### EXERCISE DETAILS
Repeat exactly the lines from the start of the material below up to and including the "place, across, cosine, sine" line.
>> BEGIN DATA PROVIDED
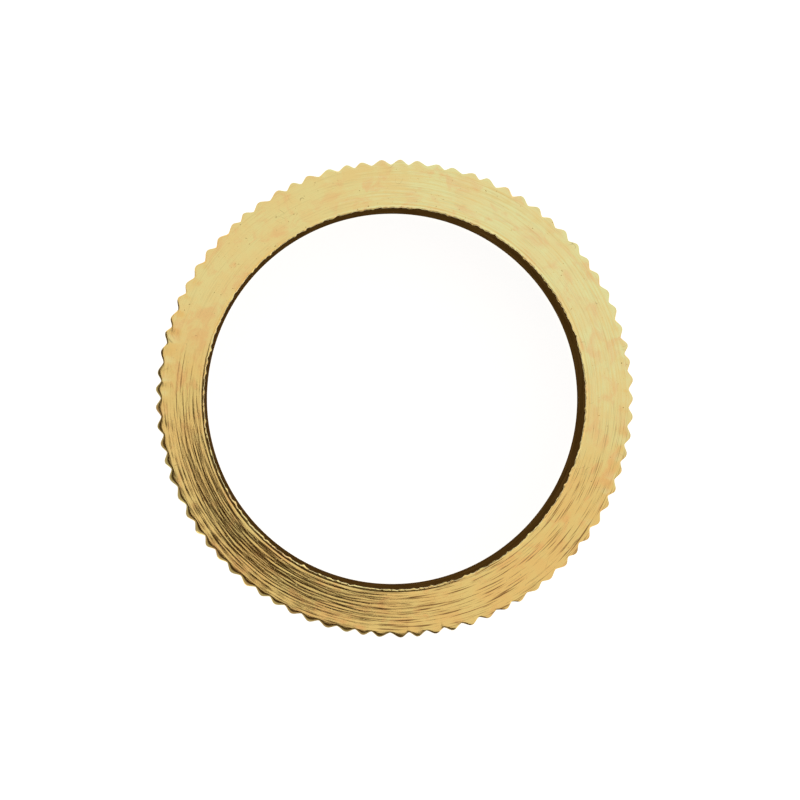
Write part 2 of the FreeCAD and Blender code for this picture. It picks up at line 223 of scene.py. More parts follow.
def brass(name, look):
    material, shader = newMaterial(name)
    link = material.node_tree.links.new
    place, across, cosine, sine = turningCoordinates(material, look["radial"])

    def marks(kind, *detail):
        return noiseNode(material, markVector(material, across, cosine, sine, *look[kind]), 1.0, *detail)

    fine = marks("fine", 2.0)
    streak = marks("streak", 3.0, 0.6)
    patch = marks("patch", 3.0, 0.6, 0.6)
    dirt = marks("dirt", 2.0, 0.6)
    cloud = noiseNode(material, place, look["cloudScale"], 4.0, 0.62)
    tangle = noiseNode(material, place, look["tangleScale"], 1.0, 0.5, 1.2)
    bare = noiseNode(material, place, look["bareScale"], 1.0)
    speck = noiseNode(material, place, look["speckScale"], 2.0, 0.5)

    # scratches run where the tangled noise crosses its middle
    offLine = mathNode(material, "ABSOLUTE", mathNode(material, "SUBTRACT", tangle, 0.5))
    onLine = spread(material, offLine, 0.0, look["scratchWidth"], 1.0, 0.0)
    scratch = product(material, onLine, spread(material, bare, *look["bareRange"]))
    pits = spread(material, speck, look["pitShare"], look["pitShare"] + 0.05)

    base = mixColour(material, spread(material, cloud, *look["paleRange"]), look["gold"], look["pale"])
    red = product(material, spread(material, patch, *look["redRange"]), look["redness"])
    base = mixColour(material, red, base, look["copper"])
    rustStreaks = spread(material, streak, *look["rustStreaks"])
    rust = product(material, rustStreaks, spread(material, cloud, *look["rustClouds"]))
    base = mixColour(material, product(material, rust, look["rust"]), base, look["copper"])

    # grime fills the tool marks everywhere, and on one side the marks are darkened further as painted shade
    facing = mathNode(
        material, "MULTIPLY_ADD", sine, math.sin(look["paintedShadeSide"]),
        product(material, cosine, math.cos(look["paintedShadeSide"])),
    )
    mostGrimeAndShade = look["grime"] + look["paintedShadeAmount"]
    grimeAndPaintedShade = spread(material, facing, *look["paintedShadeRange"], look["grime"], mostGrimeAndShade)
    marked = spread(material, dirt, *look["dirtRange"], 1.0, 0.0)
    base = mixColour(material, product(material, marked, grimeAndPaintedShade), base, look["tarnishAndPaintedShade"])
    base = mixColour(material, product(material, pits, look["pitTone"]), base, look["tarnishAndPaintedShade"])
    base = mixColour(material, product(material, scratch, look["scratch"]), base, look["tarnishAndPaintedShade"])
    link(base, shader.inputs["Base Color"])
    shader.inputs["Metallic"].default_value = 1.0

    least, most = (share * look["roughness"] for share in look["roughnessSpread"])
    rough = spread(material, patch, 0.3, 0.7, least, most)
    rough = mathNode(material, "ADD", rough, product(material, pits, look["pitRoughness"]))
    link(rough, shader.inputs["Roughness"])
    if look["anisotropy"]:
        shader.inputs["Anisotropic"].default_value = look["anisotropy"]
        shader.inputs["Anisotropic Rotation"].default_value = 0.25
        tangent = addNode(material, "ShaderNodeTangent")
        tangent.direction_type, tangent.axis = "RADIAL", "Z"
        link(tangent.outputs[0], shader.inputs["Tangent"])

    height = mathNode(
        material, "ADD",
        product(material, fine, look["fineDepth"]),
        product(material, streak, look["streakDepth"]),
    )
    height = mathNode(material, "SUBTRACT", height, product(material, pits, look["pitDepth"]))
    addBump(material, shader, height)
    return material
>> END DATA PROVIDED
### PROBLEM SOLUTION
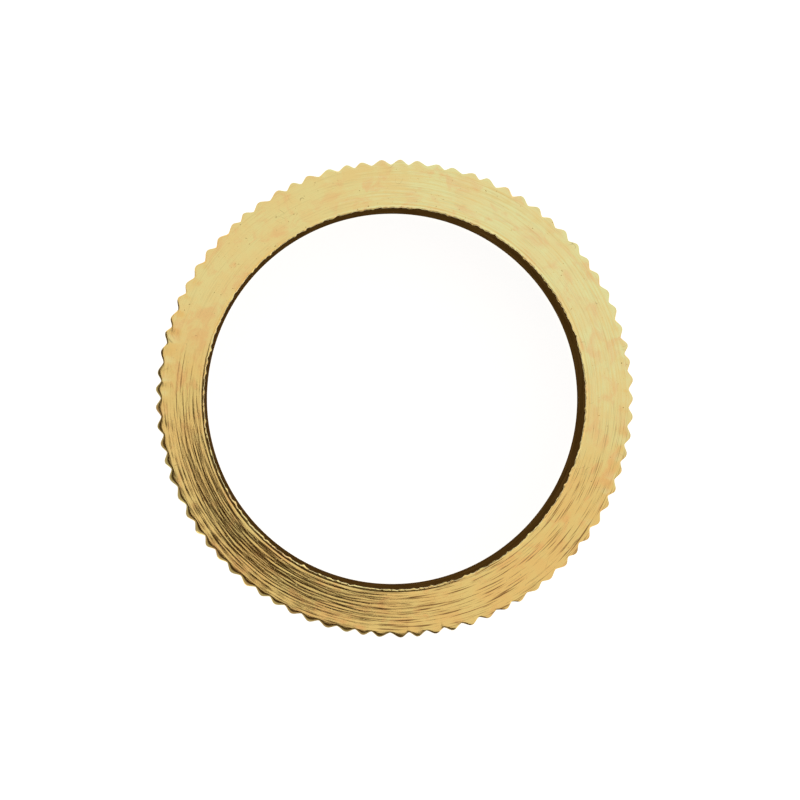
Write part 2 of the FreeCAD and Blender code for this picture. It picks up at line 223 of scene.py. More parts follow.
def brass(name, look):
    material, shader = newMaterial(name)
    link = material.node_tree.links.new
    place, across, cosine, sine = turningCoordinates(material, look["radial"])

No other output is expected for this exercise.